DESCRIPTION OF THE TASK: Copy out the listing exactly.

:::

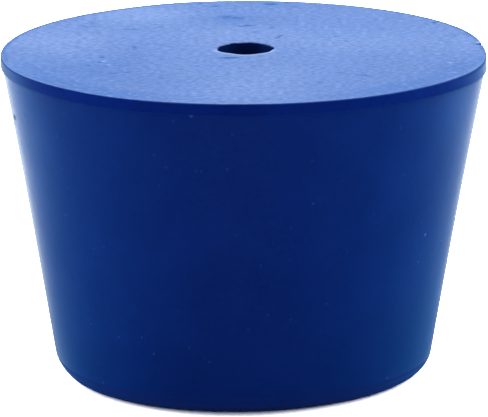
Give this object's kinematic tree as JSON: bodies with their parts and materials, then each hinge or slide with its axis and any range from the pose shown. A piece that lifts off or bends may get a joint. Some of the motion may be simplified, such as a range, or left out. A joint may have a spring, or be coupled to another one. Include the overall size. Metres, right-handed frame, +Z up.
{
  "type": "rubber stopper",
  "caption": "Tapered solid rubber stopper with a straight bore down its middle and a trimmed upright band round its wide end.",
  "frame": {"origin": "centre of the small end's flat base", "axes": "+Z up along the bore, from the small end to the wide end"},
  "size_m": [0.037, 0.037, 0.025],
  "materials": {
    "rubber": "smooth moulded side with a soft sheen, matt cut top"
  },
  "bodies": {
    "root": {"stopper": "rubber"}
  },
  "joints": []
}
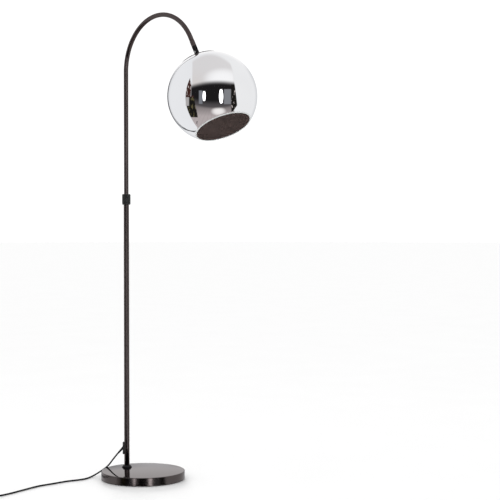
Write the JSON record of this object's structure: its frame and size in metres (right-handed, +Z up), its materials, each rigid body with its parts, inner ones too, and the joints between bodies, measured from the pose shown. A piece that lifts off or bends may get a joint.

:::

THE OUTPUT:
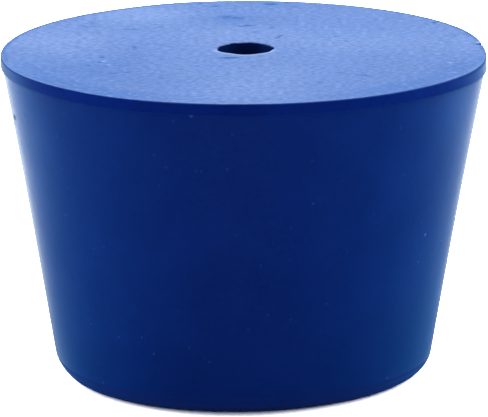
Give this object's kinematic tree as JSON: bodies with their parts and materials, then each hinge or slide with its axis and any range from the pose shown. A piece that lifts off or bends may get a joint. Some of the motion may be simplified, such as a range, or left out. A joint may have a spring, or be coupled to another one. Include the overall size. Metres, right-handed frame, +Z up.
{
  "type": "rubber stopper",
  "caption": "Tapered solid rubber stopper with a straight bore down its middle and a trimmed upright band round its wide end.",
  "frame": {"origin": "centre of the small end's flat base", "axes": "+Z up along the bore, from the small end to the wide end"},
  "size_m": [0.037, 0.037, 0.025],
  "materials": {
    "rubber": "smooth moulded side with a soft sheen, matt cut top"
  },
  "bodies": {
    "root": {"stopper": "rubber"}
  },
  "joints": []
}
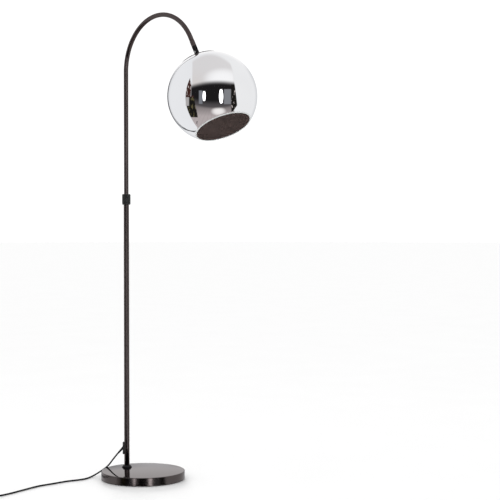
Write the JSON record of this object's structure: its frame and size in metres (right-handed, +Z up), its materials, each rigid body with its parts, inner ones too, and the joints between bodies, measured from the pose shown. A piece that lifts off or bends may get a joint.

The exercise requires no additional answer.